Schwedens Außenminister Carl Bildt hat die Wikileaks-Veröffentlichung als "gefährlich für die Lösung von Konflikten" bezeichnet. "In kritischen Situationen müssten Regierungen die Möglichkeit zu vertraulichen Konsultationen haben, sonst bekommen wir eine Megafon-Diplomatie, die zu mehr Konflikten und neuen Problemen führen kann", sagte Bildt. "Es werde lange dauern, den Schaden durch die Veröffentlichungen zu reparieren. "Unterminiert man die Diplomatie so, wie das jetzt passiert, unterminiert man auch deren Rolle bei der Vorbeugung von Konflikten."
Der türkische Ministerpräsident Recep Tayyip Erdogan hat die Veröffentlichungen der US-Dokumente als fragwürdig bezeichnet. Seine Regierung werde die Unterlagen aber prüfen, sagte Erdogan. "Wir werden warten, was von Wikileaks kommt, dann können wir es bewerten und uns dazu äußern", sagte Erdogan. Den Dokumenten zufolge werden Erdogan und seine islamisch-konservative Regierung von US-Diplomaten höchst skeptisch bewertet, weil sie die Türkei in eine islamistische Zukunft führten.

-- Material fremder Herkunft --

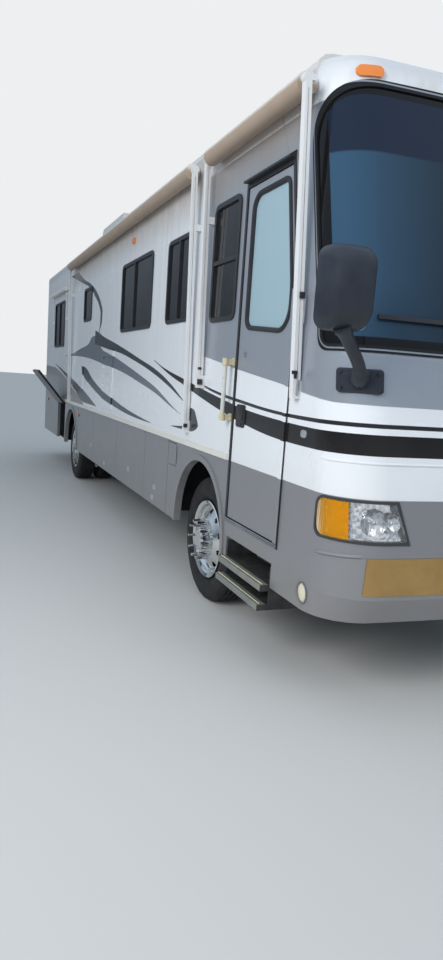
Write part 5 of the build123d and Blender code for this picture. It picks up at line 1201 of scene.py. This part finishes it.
corners = [(x * GROUND_HALF, y * GROUND_HALF, 0.0) for x, y in ((-1, -1), (1, -1), (1, 1), (-1, 1))]
grid = bpy.data.meshes.new("ground")
grid.from_pydata(corners, [], [(0, 1, 2, 3)])
grid.materials.append(Finish("pale_ground", (0.62, 0.61, 0.59), 0.9).material)
ground = bpy.data.objects.new("ground", grid)
bpy.context.scene.collection.objects.link(ground)
ground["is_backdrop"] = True


class Sky(Finish):
    """The world's tree, made with the same node method as a material's."""

    def __init__(self, name):
        world = bpy.data.worlds.new(name)
        bpy.context.scene.world = world
        world.use_nodes = True
        self.tree = world.node_tree
        self.tree.nodes.clear()

    def glow(self, color, strength):
        return self.wire(self.node("ShaderNodeBackground", color=color, strength=strength))

    def choose(self, share, first, second):
        return self.wire(self.node("ShaderNodeMixShader", i0=share, i1=first, i2=second))


sky = Sky("plain_sky")
ray = sky.node("ShaderNodeLightPath")
direction = sky.wire(sky.node("ShaderNodeTexCoord"), "Generated")
upward = sky.wire(sky.node("ShaderNodeSeparateXYZ", i0=direction), "Z")
mirrored_sky = sky.wire(sky.node("ShaderNodeValToRGB", {"stops": SURROUND}, i0=upward))
unseen = sky.choose(sky.wire(ray, "Is Glossy Ray"), sky.glow(*SKY_LIGHT), sky.glow(mirrored_sky, 1.0))
looked_at = sky.wire(ray, "Is Camera Ray").high(sky.wire(ray, "Is Transmission Ray"))
sky.node("ShaderNodeOutputWorld", i0=sky.choose(looked_at, unseen, sky.glow(*SKY_SEEN)))

# Lamps: one broad soft key lamp high in front, and a smaller one with a narrower beam that picks out the
# kerb flank and the nose's corner. Neither shows in what shiny surfaces mirror.
KEY = ("key", (2.0, -16.0, 12.0), (0.0, -4.0, 1.5), 9.0, 380.0, math.pi)
FLANK = ("flank", (-8.0, -8.6, 5.0), (-1.25, -4.6, 1.6), 4.0, 190.0, 1.9)


def shine(name, place, aim, size, power, spread):
    """Square lamp at a place, its face square to the line to its aim."""
    lamp = bpy.data.lights.new(name, "AREA")
    lamp.size, lamp.energy, lamp.spread = size, power, spread
    holder = bpy.data.objects.new(name, lamp)
    holder.visible_glossy = False
    bpy.context.scene.collection.objects.link(holder)
    ahead = np.array(aim) - np.array(place)
    ahead = ahead / np.linalg.norm(ahead)
    right = np.cross(ahead, (0.0, 0.0, 1.0))
    right = right / np.linalg.norm(right)
    stand(holder, right, np.cross(right, ahead), ahead, place)


for lamp in (KEY, FLANK):
    shine(*lamp)

bpy.context.scene.view_settings.view_transform = "Standard"
low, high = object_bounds()
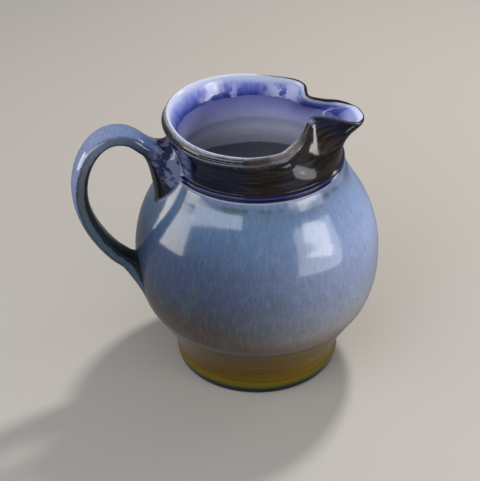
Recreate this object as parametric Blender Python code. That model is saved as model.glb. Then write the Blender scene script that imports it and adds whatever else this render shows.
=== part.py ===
"""A glazed stoneware pitcher, as the pieces of clay that a potter joins to make it.

Frame: +Z up, origin at the centre of the flat underside, on the axis that the pot was thrown on.
+X points to the pouring lip and -X to the handle. The design is written in millimetres and is
turned into Blender's metres when each mesh is made.
"""

import math

import bmesh
import bpy
import numpy as np

MM = 0.001
GAP = 0.3  # clearance between neighbouring pieces
WALL = 4.6  # thickness of the thrown wall
SEGMENTS = 48  # facets round the pot

# Foot: the band under the edge of the blue glaze, with the floor of the pot inside it.
FOOT_TOP = 39.7
FLOOR_THICKNESS = 7.0
FLOOR_FILLET = (6.0, 2.0)  # how far in, and how high, the wall rounds into the floor
FOOT_OUTLINE = ((47.9, 0.0), (49.3, 1.3), (49.5, 4.5), (49.1, 9.0), (49.9, 13.5), (51.9, 19.0),
                (54.9, 25.0), (59.2, 32.0), (63.9, FOOT_TOP))
FOOT_RINGS = 8

# Belly: from the edge of the glaze to the foot of the neck. Its widest ring sets the pot's width.
BELLY_RADIUS = 73.0
NECK_FOOT = 135.4
BELLY_OUTLINE = ((63.9, FOOT_TOP), (67.8, 46.0), (70.6, 54.0), (72.4, 63.0), (BELLY_RADIUS, 73.0),
                 (72.6, 83.0), (70.9, 93.0), (67.9, 102.5), (63.5, 111.5), (58.6, 119.5),
                 (54.2, 127.5), (50.8, NECK_FOOT))
BELLY_RINGS = 12

# Neck: two beads with a groove between them, then a wall that leans out to the rim.
BEADS = ((50.9, NECK_FOOT), (51.1, 136.3), (49.9, 137.5), (51.1, 139.2))
BEAD_FULLNESS = 0.6  # how much further the wall is thrown out at a bead than its bore is
NECK_START = 141.2
NECK_RADIUS = 49.6
NECK_SWELL = 0.45  # share of the neck's height that pulls its wall straight up
LIP_PULL = 0.5  # share of its lean that the wall has still to go, over its last third
RIM_HEIGHT = 165.2
RIM_HALF_LENGTH = 45.9  # of the middle of the lip, along the handle and the spout
RIM_HALF_WIDTH = 50.6
RIM_SQUARENESS = 0.95  # 1 is a true oval
RIM_MIDDLE = (-5.5, 1.1)
RIM_TURN = 7.9  # degrees by which the oval lies askew
OVAL_FROM = 62.0  # degrees from the spout: the far side leaves the oval here
OVAL_TO = 262.0  # and the near side leaves it here
OVAL_STEPS = 18

# The pulled lip, as points along its edge: x, y, drop under the rim, and the direction in degrees
# of the point on the neck's foot that the clay was pulled from.
NEAR_LIP = ((3.0, -47.0, 0.0, -86.0), (11.4, -39.2, 0.2, -77.5), (17.6, -31.2, 0.4, -69.0),
            (23.2, -22.2, 0.5, -61.0), (27.4, -13.3, 0.3, -53.0), (32.0, -8.8, 0.4, -45.5),
            (42.0, -9.2, 2.4, -37.0), (53.0, -10.6, 5.8, -27.0), (60.6, -8.2, 8.6, -15.0))
LIP_TIP = ((64.3, -0.2, 9.6, 0.0),)
FAR_LIP = ((62.0, 8.6, 7.4, 16.0), (53.5, 12.4, 4.6, 28.0), (43.5, 13.8, 3.2, 38.0),
           (35.6, 18.4, 2.0, 47.0), (36.4, 29.6, 0.4, 55.0), (30.4, 38.3, 0.0, 64.0))
SPOUT_FROM = 5  # counting along the lip's points, the near pinch
SPOUT_TO = 13  # and the far pinch
SPOUT_THINNING = 0.38  # share of the wall's thickness that pulling takes from the lip
THINNING_ENDS = (80.0, 60.0)  # degrees from the spout where the thinning starts and is full
NECK_WALL = 5.0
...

Die Internetplattform Wikileaks hat mehr als 250.000 teils geheime Dokumente aus dem US-Außenministerium veröffentlicht, die verschiedenen Medien zufolge unter anderem belegen, dass Washington Mitarbeiter der Vereinten Nationen ausspionieren lässt und arabische Staaten eine Zerstörung des iranischen Atomprogramms gefordert haben. Die Dokumente stammen zum größten Teil aus der Zeit von 2003 bis Ende Februar 2010, wie der "Spiegel" berichtet.